On 22 May 2014, Lindholmen Science Park (LSP) organized the workshop “Automation of the Transport System”, with representatives from both private and public sectors.
The aim was to provide inputs to an innovation agenda for automated vehicles on which LSP is currently working.
In the morning, invited guests introduced the current context and relevant activities in different parts of the world.

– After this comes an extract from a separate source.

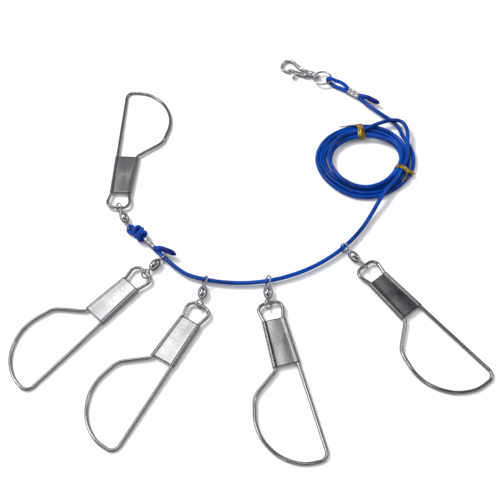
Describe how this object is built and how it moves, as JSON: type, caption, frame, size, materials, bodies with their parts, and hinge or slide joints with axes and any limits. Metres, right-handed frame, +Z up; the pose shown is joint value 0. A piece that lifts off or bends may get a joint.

A series of other lectures focussed on the Swedish situation as summarized below:
Håkan Jansson and Hans G. Petterson from the Ministry of Transport clarified that the automation of transport involves both technological and social development. Automation will therefore take time, but it may be that certain types of vehicles will be automated faster than others. In the near term , the gradual automation of vehicle functions is the focus, rather than automation of the entire vehicle. Stefan Myhrberg Ericsson unveiled the roadmap for connected and collaborative transport developed by a number of Swedish organizations. The so-called Digital Infrastructure was presented as a critical part for the future of transport and pilot testing should begin immediately. Responsible authorities and private organizations need to work together to agree on their roles before starting acting on the roadmap. Marcus Rothoff from Volvo Cars described how automated vehicles will change our society. It is therefore important to understand and plan how automated vehicles can be deployed. The Drive Me project is considered as an enabler to define how our automated future will look like. Marcus also highlighted the Administration ‘s role and plans regarding the optimisation of the infrastructure. Per Öhgren and Jonas Malm of the Swedish Transport Agency reported on a preliminary study linked to automated driving and legal aspects. Preliminary results show that there is room in today’s traffic laws for testing vehicles with a higher degree of automation (equivalent NHTSAs Level 3). Vehicle Legislation and ultimately the driver’s permit rules and liability rules may need to be adjusted.
During the afternoon, group discussions sought to clarify the areas in which Sweden should invest as world leader, what it takes to get there and how to secure the maximum return on their efforts. For example:
Focus on system perspective, urban planning, independent evaluations in “Nordic ” weather conditions, traffic and overall traffic safety, business models, etc. Create spaces for information exchange, build infrastructure that allows different types of tests (including system level). Be more active in EU collaboration, share knowledge and visions to society in a more structured way , taking into account the socio-political overall goals, etc. Increase leverage by working with complete transportation, talk to each other, to develop knowledge of the actual societal benefits, participate in EU cooperation to push Swedish views, etc.